Face à face entre des hommes armés et la police, près des bureaux de Charlie hebdo. AFP PHOTO / ANNE GELBARD
"Corps à terre, mares de sang"
"Vers 11h30, deux hommes, armés d'une kalachnikov et d'un lance-roquette, ont fait irruption" au siège du journal satirique dans l'est parisien. Un échange de feu a eu lieu avec les forces de l'ordre", a décrit une source proche de l'enquête. En quittant les lieux, les deux agresseurs ont blessé par balle un policier. Ils ont ensuite pris la fuite en voiture, braqué un automobiliste porte de Pantin et percuté un piéton.
"Je pense qu'il y a des victimes", avait déclaré juste après par téléphone à l'AFP le dessinateur Renaud Luzier, dit Luz, visiblement paniqué.
(Lire aussi : Charlie Hebdo : Les précédentes actions violentes contre des médias en France)
Un journaliste qui travaille dans des locaux en face de Charlie Hebdo a décrit sur iTELE "des corps à terre, des mares de sang, des blessés très graves". "Les gens de Charlie Hebdo sont venus s'asseoir dans nos locaux pour être un peu au calme", a-t-il raconté.
"J'ai entendu des coups de feu, j'ai vu des gars cagoulés qui sont partis en voiture. Ils étaient au moins cinq", a déclaré à l'AFP Michel Goldenberg, qui a son bureau dans la même rue que Charlie Hebdo, la rue Nicolas Appert.
Un autre voisin, Bruno Leveillé, a raconté à l'AFP avoir entendu "à 11h30 pile, une trentaine de coups de feu pendant une dizaine de minutes". Selon un témoin auditif, employé du théâtre situé derrière le siège de l'hebdo, "c'était fort, répété, très impressionnant, on a eu peur".
Dans un atelier voisin, une dizaine d'employés se sont réfugiés dans une pièce. "Il y a eu plusieurs tirs, des échanges avec les policiers", témoigne l'un d'eux, indiquant que les policiers du commissariat à proximité sont arrivés très vite.
(Pour mémoire : Charlie Hebdo publie une BD "halal" sur la vie de Mahomet)
Sans qu'on sache s'il y a un lien avec cette attaque, Charlie Hebdo a fait la Une de son dernier numéro paru ce mercredi avec "les prédictions du mage Houellebecq: en 2015 je perds mes dents... En 2022 je fais Ramadan!". Le livre de l'écrivain controversé paru mercredi, "Soumission", prédit l'arrivée au pouvoir d'un parti musulman en 2022.
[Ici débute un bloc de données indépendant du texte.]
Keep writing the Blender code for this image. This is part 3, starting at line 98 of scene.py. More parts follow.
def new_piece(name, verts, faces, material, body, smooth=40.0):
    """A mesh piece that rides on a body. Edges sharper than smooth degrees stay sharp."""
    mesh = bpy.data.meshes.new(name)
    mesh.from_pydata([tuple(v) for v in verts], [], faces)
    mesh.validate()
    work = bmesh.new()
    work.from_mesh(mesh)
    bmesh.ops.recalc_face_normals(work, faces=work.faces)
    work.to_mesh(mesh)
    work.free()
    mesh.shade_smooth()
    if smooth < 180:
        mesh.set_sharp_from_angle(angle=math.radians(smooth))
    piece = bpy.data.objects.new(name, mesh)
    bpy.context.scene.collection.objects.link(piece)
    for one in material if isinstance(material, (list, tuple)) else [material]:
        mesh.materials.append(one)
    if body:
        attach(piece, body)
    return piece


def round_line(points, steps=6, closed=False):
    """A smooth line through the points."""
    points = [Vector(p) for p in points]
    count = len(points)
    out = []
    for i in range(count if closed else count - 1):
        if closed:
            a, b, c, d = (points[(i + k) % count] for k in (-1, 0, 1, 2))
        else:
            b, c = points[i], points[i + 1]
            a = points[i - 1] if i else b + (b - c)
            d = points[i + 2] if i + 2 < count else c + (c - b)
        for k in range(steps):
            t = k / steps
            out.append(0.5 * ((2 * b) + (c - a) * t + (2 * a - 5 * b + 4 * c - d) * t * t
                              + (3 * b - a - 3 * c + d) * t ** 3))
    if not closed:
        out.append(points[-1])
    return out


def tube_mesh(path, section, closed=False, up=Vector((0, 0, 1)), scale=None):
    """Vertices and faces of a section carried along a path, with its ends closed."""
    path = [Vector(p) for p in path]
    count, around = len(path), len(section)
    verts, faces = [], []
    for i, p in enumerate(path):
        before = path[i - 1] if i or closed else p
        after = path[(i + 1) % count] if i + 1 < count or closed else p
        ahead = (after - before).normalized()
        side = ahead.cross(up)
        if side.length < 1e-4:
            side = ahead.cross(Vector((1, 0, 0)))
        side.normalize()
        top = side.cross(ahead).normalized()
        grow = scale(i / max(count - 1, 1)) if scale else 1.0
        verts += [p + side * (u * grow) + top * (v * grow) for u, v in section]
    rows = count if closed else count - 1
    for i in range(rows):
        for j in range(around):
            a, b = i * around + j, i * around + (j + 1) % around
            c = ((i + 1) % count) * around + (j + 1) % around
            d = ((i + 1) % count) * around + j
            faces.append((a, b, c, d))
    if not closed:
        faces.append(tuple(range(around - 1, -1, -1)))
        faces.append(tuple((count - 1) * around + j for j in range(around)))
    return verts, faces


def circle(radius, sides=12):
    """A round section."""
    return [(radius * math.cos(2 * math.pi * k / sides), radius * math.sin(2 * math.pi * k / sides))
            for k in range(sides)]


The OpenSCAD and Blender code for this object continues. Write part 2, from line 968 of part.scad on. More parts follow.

L'hebdomadaire satirique a été menacé à de nombreuses reprises depuis la publication de caricatures de Mahomet en 2006. L'avocat de l'hebdomadaire, Richard Malka, a précisé sur iTELE que Charlie Hebdo "faisait l'objet d'une protection policière depuis l'affaire des caricatures de Mahomet et jusqu'à aujourd'hui. Charb était protégé par le service de protection des personnalités. Les menaces étaient constantes. C'est effrayant". En novembre 2011, le siège de Charlie avait été détruit dans un incendie criminel, déjà qualifié d'"attentat" par le gouvernement de l'époque. En 2013, un jeune homme de 24 ans avait été condamné à de la prison avec sursis pour avoir appelé sur internet à décapiter le directeur de Charlie Hebdo après la publication de caricatures de Mahomet.
La brigade criminelle de la police judiciaire parisienne et la Direction générale de la sécurité intérieure (DGSI) ont été chargées de l'enquête. Celle-ci est ouverte par la section antiterroriste du parquet de Paris des chefs d'"assassinats en lien avec une entreprise terroriste", "tentatives d'assassinats en lien avec une entreprise terroriste", "association de malfaiteurs en lien avec une entreprise terroriste", "vol avec arme en relation avec une entreprise terroriste", a précisé le parquet.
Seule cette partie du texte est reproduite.